ISLAM MENYOAL DEMOKRASI PANCASILA
Penting kiranya untuk di fahami terlebih dahulu bahwa pada dasarnya Islam tidak pernah menjustifikasi suatu system tertentu dalam mengatur perpolitikan. Oleh karena itu Islam memperbolehkan mengambil sumber dari luar Islam dengan catatan dapat bermanfaat dan tidak bertentangan dengan dalil qath’I (absolut) serta prinsip-prinsip dasar agama. Hal ini senada dengan bunyi kaidah bahwa ketika di temukan sebuah perantara untuk merealisasikan tujuan-tujuan syari’at, maka perantara itu di berlakukan sebagai sebuah aturan atau system.
            Di samping itu, untuk menjawab pandangan radikal mereka, terlebih dahulu kita harus menemukan kesesuaian antara konsep dasar demokrasi pancasila dengan prinsip dasar Islam dalam bernegara, baik di tilik dari segi doctrinal  ataupun melakukan pendekatan sejarah.
            Namun demikian, seperti lazimnya demokrasi yang lain, demokrsi pancasila juga mengakui kedaulatan rakyat sebagaimana yang telah tertera dalam UUD 1945 pasal 1 ayat 2 bahwa kedaulatan di tangan rakyat dan dilakukan sepenuhnya oleh majelis permusyawaratan rakyat.
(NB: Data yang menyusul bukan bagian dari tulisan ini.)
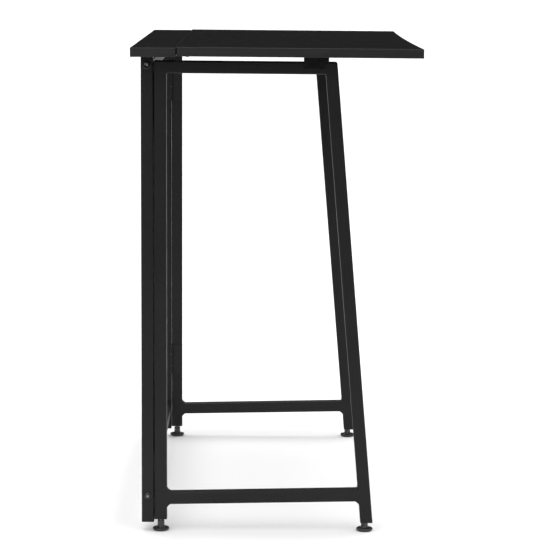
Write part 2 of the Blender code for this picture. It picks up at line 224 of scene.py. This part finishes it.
# ---- materials ----------------------------------------------------------------------------------
class Nodes:
    """A short way to write a Principled material with procedural colour, roughness and bump."""

    def __init__(self, name):
        self.material = bpy.data.materials.new(name)
        self.material.use_nodes = True
        self.tree = self.material.node_tree
        self.shader = self.tree.nodes["Principled BSDF"]
        self.place = self.add("ShaderNodeTexCoord").outputs["Object"]
        self.bumped = None

    def add(self, kind, **values):
        node = self.tree.nodes.new(kind)
        for key, value in values.items():
            if key in node.inputs:
                node.inputs[key].default_value = value
            else:
                setattr(node, key, value)
        return node

    def link(self, source, target):
        self.tree.links.new(source, target)

    def noise(self, scale, detail=3.0, rough=0.55, stretch=None):
        node = self.add("ShaderNodeTexNoise", Scale=scale, Detail=detail, Roughness=rough)
        where = self.place
        if stretch:
            mapping = self.add("ShaderNodeMapping", Scale=stretch)
            self.link(where, mapping.inputs["Vector"])
            where = mapping.outputs["Vector"]
        self.link(where, node.inputs["Vector"])
        return node.outputs["Fac"]

    def ramp(self, source, low, high, start=0.3, stop=0.7):
        """Maps a value to one between low and high."""
        node = self.add("ShaderNodeMapRange", clamp=True)
        for key, value in (("From Min", start), ("From Max", stop),
                           ("To Min", low), ("To Max", high)):
            node.inputs[key].default_value = value
        self.link(source, node.inputs["Value"])
        return node.outputs["Result"]

    def mix(self, factor, first, second):
        """Mixes two colours; each is a colour or a socket."""
        node = self.add("ShaderNodeMix", data_type="RGBA")
        self.link(factor, node.inputs["Factor"])
        for socket, value in ((node.inputs[6], first), (node.inputs[7], second)):
            if isinstance(value, bpy.types.NodeSocket):
                self.link(value, socket)
            else:
                socket.default_value = (*value, 1.0)
        return node.outputs[2]

    def edges(self, radius, low, high):
        """Runs from low on open faces to high where an edge is within the radius."""
        rounded = self.add("ShaderNodeBevel", samples=4, Radius=radius)
        dot = self.add("ShaderNodeVectorMath", operation="DOT_PRODUCT")
        self.link(rounded.outputs["Normal"], dot.inputs[0])
        self.link(self.add("ShaderNodeNewGeometry").outputs["Normal"], dot.inputs[1])
        return self.ramp(dot.outputs["Value"], high, low, 0.80, 0.995)

    def colour(self, source):
        self.link(source, self.shader.inputs["Base Color"])

    def rough(self, source):
        self.link(source, self.shader.inputs["Roughness"])

    def bump(self, source, distance, strength=1.0):
        node = self.add("ShaderNodeBump", Strength=strength, Distance=distance)
        self.link(source, node.inputs["Height"])
        if self.bumped:
            self.link(self.bumped, node.inputs["Normal"])
        self.bumped = node.outputs["Normal"]
        self.link(self.bumped, self.shader.inputs["Normal"])

    def set(self, **values):
        for key, value in values.items():
            self.shader.inputs[key.replace("_", " ")].default_value = value


def powder_coat():
    """Black powder coat: fine orange peel, faint cloudiness, edges rubbed a touch brighter."""
    n = Nodes("powder_coat")
    cloud = n.noise(9.0, 4.0)
    speck = n.noise(900.0, 2.0)
    base = n.mix(n.ramp(cloud, 0.0, 1.0), (0.0064, 0.0064, 0.0066), (0.0094, 0.0094, 0.0097))
    base = n.mix(n.ramp(speck, 0.0, 1.0, 0.60, 0.78), base, (0.019, 0.019, 0.020))
    n.colour(n.mix(n.edges(0.0007, 0.0, 0.5), base, (0.020, 0.020, 0.021)))
    n.rough(n.ramp(n.noise(38.0, 3.0), 0.43, 0.53))
    n.bump(n.noise(420.0, 2.0), 0.00006, 0.8)
    n.bump(n.noise(1700.0, 2.0), 0.00002, 0.7)
    n.set(Specular_IOR_Level=0.22)
    return n.material


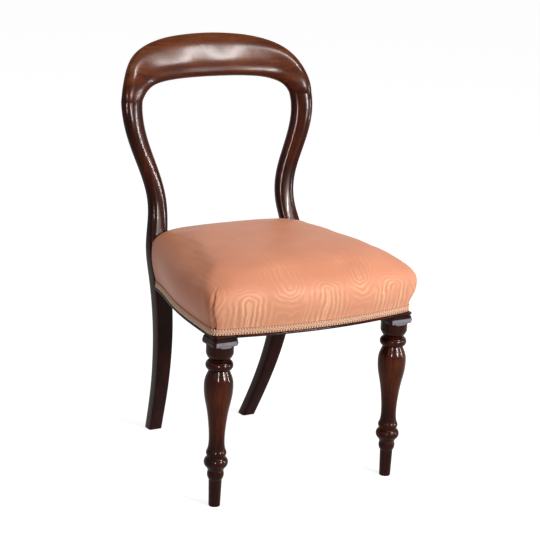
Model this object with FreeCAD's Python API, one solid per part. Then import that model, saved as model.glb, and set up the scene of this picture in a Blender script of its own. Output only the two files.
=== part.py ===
import FreeCAD, Part
import math
import os

V = FreeCAD.Vector

# Balloon back dining chair: mahogany frame, turned front legs, swept back legs
# and an overstuffed sprung seat.  Millimetres, +Z up, +Y to the back.
# Everything is drawn about the line between the two front legs (y = 0) and moved
# back to the middle of the chair at the end.

# Front legs: turned, with a square block on top.  The rises go up from piece to piece
# of the turning, which is stretched to reach from the floor to the square collar.
leg_spacing = 410.0           # between the axes of the front legs
foot_radius = 11.2
taper_length = 55.0           # tapered toe below the ankle bead
taper_top_radius = 13.4
ankle_bead_rise = 13.0
ankle_bead_radius = 17.0
lower_ring_rise = 26.5
lower_ring_radius = 24.5
upper_bead_rise = 18.5
upper_bead_radius = 20.7
waist_rise = 23.0
waist_radius = 16.1
vase_rise = 117.0             # up to the fat part of the vase
vase_radius = 29.4
collar_ring_rise = 45.0
collar_ring_radius = 27.8
cup_bottom_rise = 11.5
cup_height = 31.5
cup_radius = 27.7
tablet_gap = 2.0              # top of the square collar to the foot of the rails
tablet_height = 14.0
tablet_half_width = 28.3      # square collar at its widest arris
tablet_corner_cut = 5.0
leg_groove_height = 3.5
leg_groove_half_width = 24.5
leg_bead_height = 4.5
leg_bead_half_width = 27.5
block_inside = 22.0           # leg axis to the inner faces of the block

# Seat rails
rail_bottom_height = 357.0
rail_height = 42.0
front_bow = 28.0              # how far the front rail swells forward
front_corner_width = 231.0    # chair middle to the front corner of the frame
front_corner_back = -16.0     # how far that corner lies behind the leg axis
rear_corner_width = 175.5
rail_corner_round = 9.0
front_rail_inside = 0.0       # flat inner face of the front rail behind the leg axis
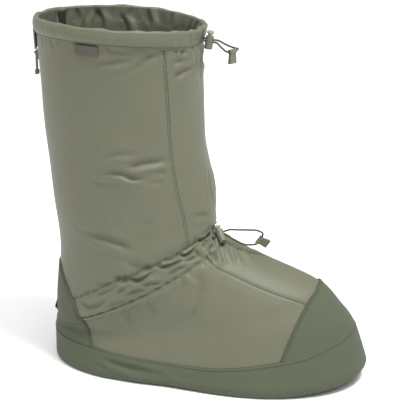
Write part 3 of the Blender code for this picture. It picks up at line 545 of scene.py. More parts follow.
OLIVE = cloth_material("olive_nylon", (0.122, 0.125, 0.082), 0.45, 0.05, 0.52, 0.035, sheen=0.06)
INSIDE = cloth_material("olive_lining", (0.090, 0.092, 0.062), 0.6, 0.06, 0.60, 0.05, sheen=0.06)
DARK = cloth_material("dark_canvas", (0.075, 0.087, 0.055), 0.9, 0.16, 0.86, 0.06, sheen=0.05, twill=True)
SOLE = cloth_material("sole_canvas", (0.062, 0.072, 0.047), 1.2, 0.2, 0.9, 0.08)
CORD = cloth_material("cord_braid", (0.058, 0.063, 0.048), 0.8, 0.25, 0.75, 0.06, twill=True)
WEB = cloth_material("black_webbing", (0.018, 0.019, 0.018), 0.9, 0.25, 0.8, 0.1)
LABEL = cloth_material("label_weave", (0.088, 0.083, 0.070), 0.5, 0.12, 0.82, 0.08)
# The olive thread colour also paints the dark tubes that stand in for shade at seams and overlay edges
THREAD_AND_SHADE = cloth_material("olive_thread_and_shade", (0.046, 0.048, 0.034), 0.3, 0.05, 0.85, 0.1)
THREAD_DARK = cloth_material("dark_thread", (0.034, 0.038, 0.026), 0.3, 0.05, 0.85, 0.1)
PLASTIC = plastic_material("olive_plastic", (0.128, 0.134, 0.090), 0.42)
PALE = plastic_material("pale_plastic", (0.270, 0.280, 0.200), 0.38)


# Mesh helpers

def lengths_along(points, axis):
    steps = np.linalg.norm(np.diff(points, axis=axis), axis=-1)
    zero = np.zeros_like(np.take(steps, [0], axis=axis))
    return np.cumsum(np.concatenate([zero, steps], axis=axis), axis=axis)


def grid_faces(rows, cols, wrap):
    """Faces of a closed run of rows, whose columns may wrap too, and the map places of their corners."""
    row, col = np.meshgrid(np.arange(rows), np.arange(cols if wrap else cols - 1), indexing="ij")
    row = row.ravel()
    col = col.ravel()
    next_row = (row + 1) % rows
    next_col = (col + 1) % cols
    corners = [(row, col), (next_row, col), (next_row, next_col), (row, next_col)]
    map_corners = [(row, col), (row + 1, col), (row + 1, col + 1), (row, col + 1)]
    return np.stack([r * cols + c for r, c in corners], axis=-1), map_corners


def new_item(name, data):
    item = bpy.data.objects.new(name, data)
    bpy.context.scene.collection.objects.link(item)
    return item


def mesh_piece(name, vertices, faces, material, map_points=None):
    mesh = bpy.data.meshes.new(name)
    mesh.from_pydata([tuple(point) for point in vertices], [], [tuple(int(i) for i in face) for face in faces])
    if map_points is not None:
        layer = mesh.uv_layers.new(name="UVMap")
        layer.data.foreach_set("uv", np.asarray(map_points, dtype=np.float32).ravel())
    mesh.shade_smooth()
    mesh.materials.append(material)
    mesh.update()
    item = new_item(name, mesh)
    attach(item, "boot")
    return item


def grid_piece(name, points, material):
    """A closed piece from rings of points, with a map in metres."""
    rows, cols = points.shape[:2]
    faces, corners = grid_faces(rows, cols, True)
    around = np.concatenate([points, points[:, :1]], axis=1)
    closed = np.concatenate([around, around[:1]], axis=0)
    u_map = lengths_along(closed, 1)
    v_map = np.broadcast_to(lengths_along(closed, 0).mean(axis=1, keepdims=True), u_map.shape)
    maps = np.stack([np.stack([u_map[r, c], v_map[r, c]], axis=-1) for r, c in corners], axis=1)
    return mesh_piece(name, points.reshape(-1, 3), faces, material, maps)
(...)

Namun disamping kedaulatan rakyat, terdapat pula kedaulatan tuhan sebagaimana pengertian yang telah terkandung dalam sila pertama: “ketuhanan yang Maha Esa”.
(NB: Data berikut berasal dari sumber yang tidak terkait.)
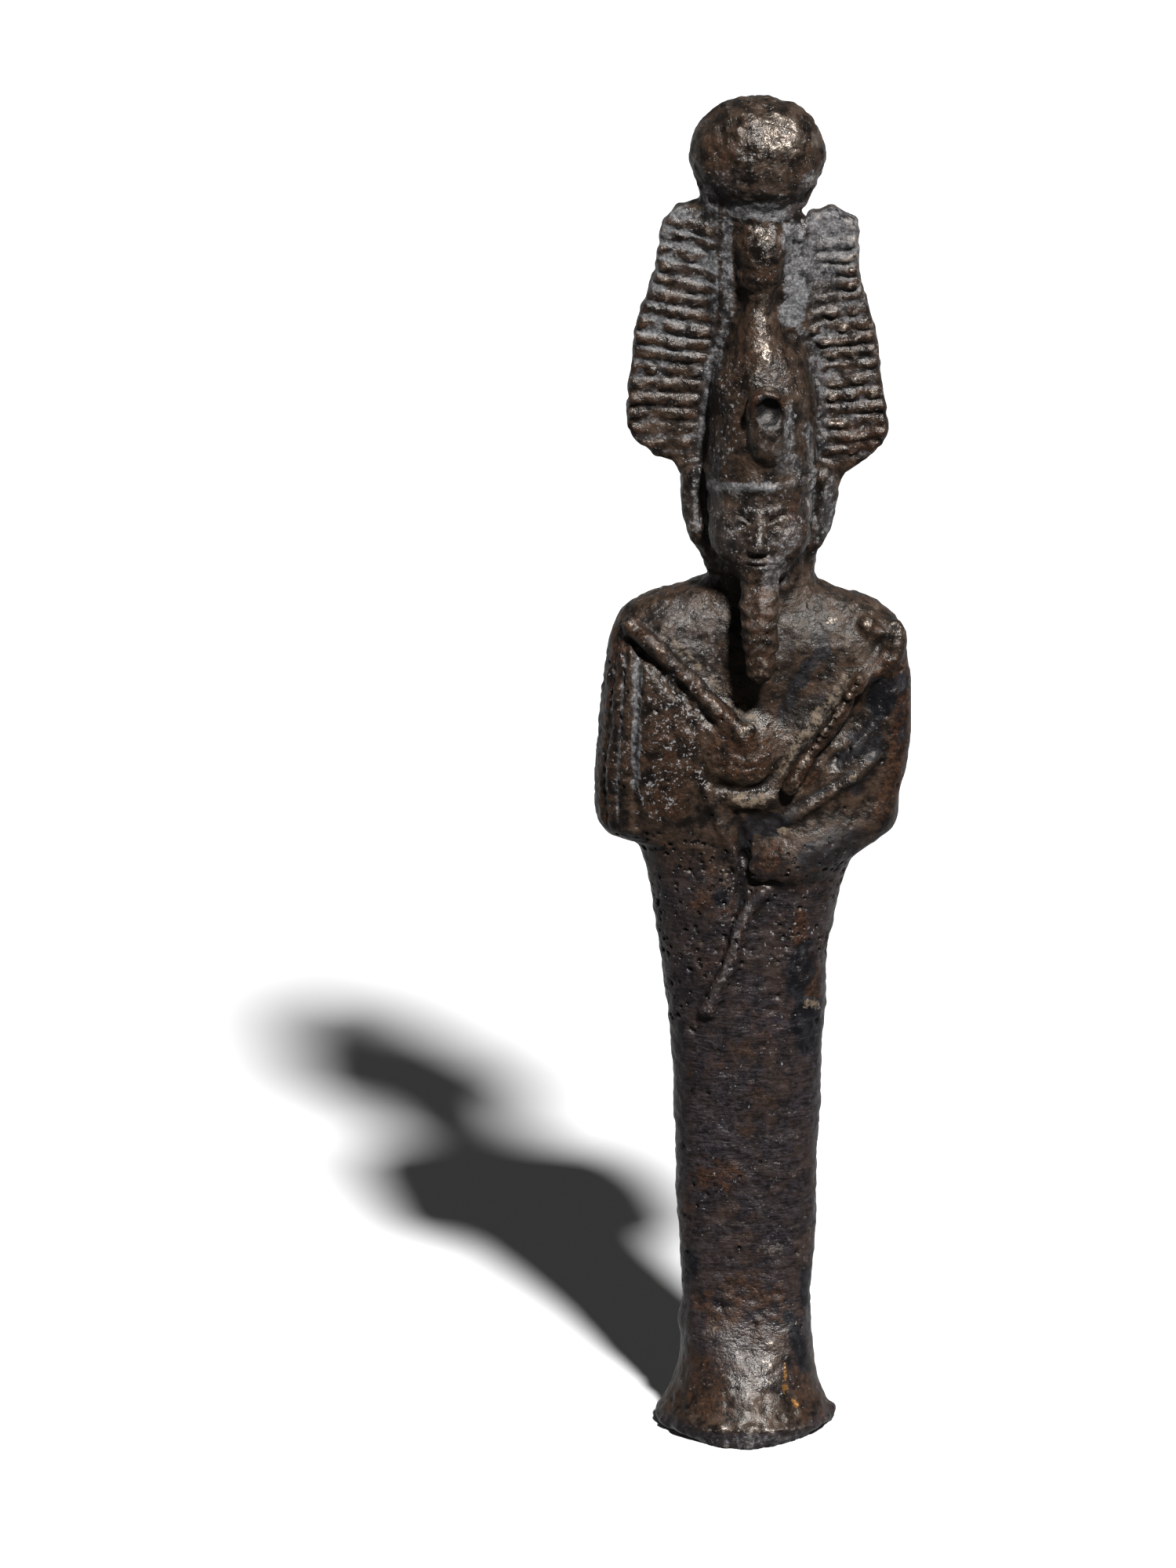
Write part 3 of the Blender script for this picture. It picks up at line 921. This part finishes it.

            Jadi pada dasarnya demokrasi pancasila sangatlah menjunjung tinggi hukum tuhan serta tidak boleh berbenturan dengan doktrin-doktrin Islam. Hal ini senada dengan alinea ketiga pembukaan UUD 1945 yang berbunyi, “atas berkat rahmat Allah yang maha kuasa maka rakyat Indonesia menyatakan dengan ini kemerdekaannya”. Karenanya kedaulatan rakyat atau ummat Islam sejatinya adalah implementasi dalam kedaulatan tuhan, baik dalam ruang lingkup sosial atau politik, yang diwujudkan melalui permusyawaratan. Mengapa demikian ? Karena Rasulullah SAW menegaskan bahwa ummatnya tidak akan sepakat dalam kesesatan.
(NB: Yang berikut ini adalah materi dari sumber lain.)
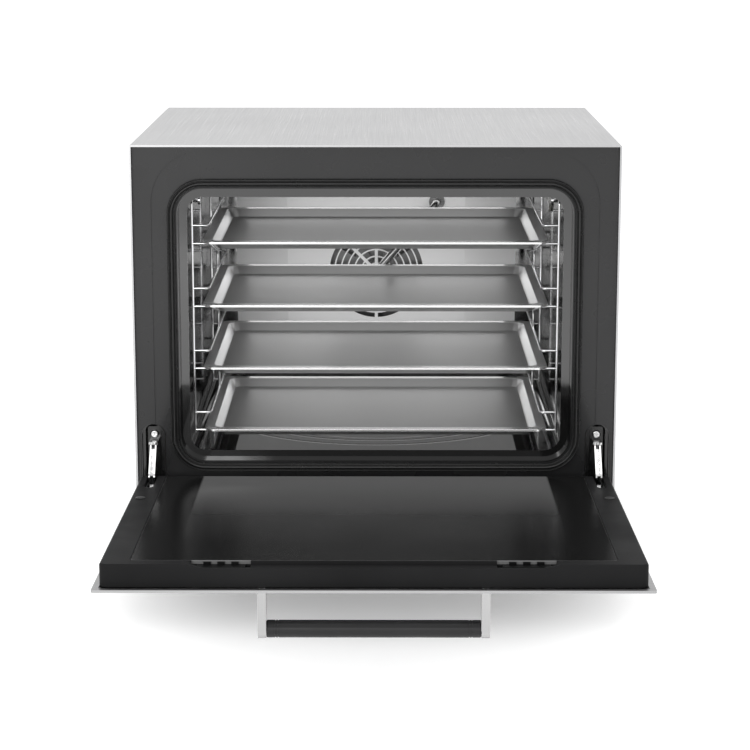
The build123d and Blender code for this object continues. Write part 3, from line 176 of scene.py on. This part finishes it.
def enamel(name, color, roughness, specular=0.5, coat=0.35):
    """Glossy black enamel with a slight orange peel."""
    paint = Paint(
        name, color, roughness, Specular_IOR_Level=specular, Coat_Weight=coat, Coat_Roughness=0.08
    )
    paint.vary_roughness(paint.noise((14, 14, 14)), 0.05)
    paint.vary_color(paint.noise((6, 6, 6)), 0.15)
    return paint.bump(paint.noise((260, 260, 260), detail=1), 0.00006, 0.25)


def polished(name, color, roughness, ripple=0.00025):
    """Bright rolled steel: nearly mirror smooth, gently rippled."""
    paint = Paint(name, color, roughness, metallic=1.0)
    paint.vary_roughness(paint.noise((30, 30, 30)), 0.05)
    paint.vary_color(paint.noise((4, 4, 4)), 0.06)
    paint.bump(paint.noise((9, 9, 9), detail=1), ripple, 0.5)
    return paint.bump(paint.noise((700, 20, 700), detail=2), 0.00001, 0.2)


def graded(name, paint, axis, stops):
    """Colours a finish along an object axis; stops are (place, colour) pairs, low to high."""
    split = paint.node("ShaderNodeSeparateXYZ")
    paint.link(paint.place.outputs["Object"], split.inputs["Vector"])
    low, high = stops[0][0], stops[-1][0]
    along = paint.remap(split.outputs[axis], 0, 1, low, high)
    ramp = paint.node("ShaderNodeValToRGB")
    ramp.name = name
    ends = ramp.color_ramp.elements
    while len(ends) < len(stops):
        ends.new(0.5)
    for element, (place, color) in zip(ends, stops):
        element.position = (place - low) / (high - low)
        element.color = (*color, 1)
    paint.link(along, ramp.inputs["Fac"])
    return ramp.outputs["Color"]


def door_pane(name, printed, stops, half, low, high):
    """Smoked glass with a black print beside and beyond its window; a painted reflection makes the
    window lighter towards the hinge, and a painted highlight makes its edges lighter grey.
    """
    paint = Paint(name, printed, 0.22, Specular_IOR_Level=0.012)
    split = paint.node("ShaderNodeSeparateXYZ")
    paint.link(paint.place.outputs["Object"], split.inputs["Vector"])
    side = paint.node("ShaderNodeMath")
    side.operation = "ABSOLUTE"
    paint.link(split.outputs["X"], side.inputs[0])
    across = paint.remap(side.outputs[0], 1, 0, half - PRINT_EDGE, half + PRINT_EDGE)
    near = paint.remap(split.outputs["Y"], 1, 0, high - PRINT_EDGE, high + PRINT_EDGE)
    far = paint.remap(split.outputs["Y"], 0, 1, low - PRINT_EDGE, low + PRINT_EDGE)
    inside = across
    for part in (near, far):
        product = paint.node("ShaderNodeMath")
        product.operation = "MULTIPLY"
        paint.link(inside, product.inputs[0])
        paint.link(part, product.inputs[1])
        inside = product.outputs[0]
    mix = paint.node("ShaderNodeMix")
    mix.data_type = "RGBA"
    mix.inputs[6].default_value = (*printed, 1)
    # painted reflection: the window is lighter towards the hinge, graded along Y
    paint.link(graded("painted_reflection", paint, "Y", stops), mix.inputs[7])
    paint.link(inside, mix.inputs[0])
    # painted highlight: faces not facing up, such as the pane's edges, are lighter grey
    facing = paint.node("ShaderNodeSeparateXYZ")
    paint.link(paint.place.outputs["Normal"], facing.inputs["Vector"])
    flat = paint.remap(facing.outputs["Z"], 0, 1, 0.80, 0.93)
    edge_highlight = paint.node("ShaderNodeMix")
    edge_highlight.data_type = "RGBA"
    edge_highlight.inputs[6].default_value = (*grey(0.16), 1)
    paint.link(flat, edge_highlight.inputs[0])
    paint.link(mix.outputs[2], edge_highlight.inputs[7])
    paint.link(edge_highlight.outputs[2], paint.shader.inputs["Base Color"])
    paint.vary_roughness(paint.noise((12, 12, 12)), 0.03)
    return paint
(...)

            Sedangkan prinsip persamaan dan kebebasan dalam konsep demokrasi pancasila telah tercantum dalam pembukuan UUD 1945 alinea pertama yang berbunyi, “bahwa sesungguhnya kemerdekaan itu adalah hak segala bangsa. Dan oleh sebab itu, penjajahan di atas dunia harus dihapuskan, karna tidak sesuai dengan pri-kemanusiaan dan pri-keadilan”. Prinsip persamaan ini senada juga yang telah dinyatakan dalam pasal 27.
Penutup

            Dari uraian di atas, tampak sekali bahwa praktek demokrasi itu sebenarnya sudah teraplikasikan dalam Islam, meskipun sebelumnya tidak dikenal dengan istilah-istilah tertentu. Islam memberikan keleluasaan untuk berdemokrasi. Islam memberikan kebebasan untuk mencarimu fakat. Islam juga memberi lampu hijau untuk berijtihad. Namun, tetap harus menjunjung tinggi nilai-nilai ketuhanan dan hanya meliputi persoalan yang tidak dijelaskan secara spesifik oleh agama. Rasulullah SAW bersabda, “…barangsiapa yang menginginkan tempat lapang di surga hendaklah berpegang teguh pada al-jamaah (mayoritas ummat islam)”. (HR. Turmidi). Rasulullah juga pernah bersabda, “…ummatku tidak akan bersepakat dalam kesesatan”.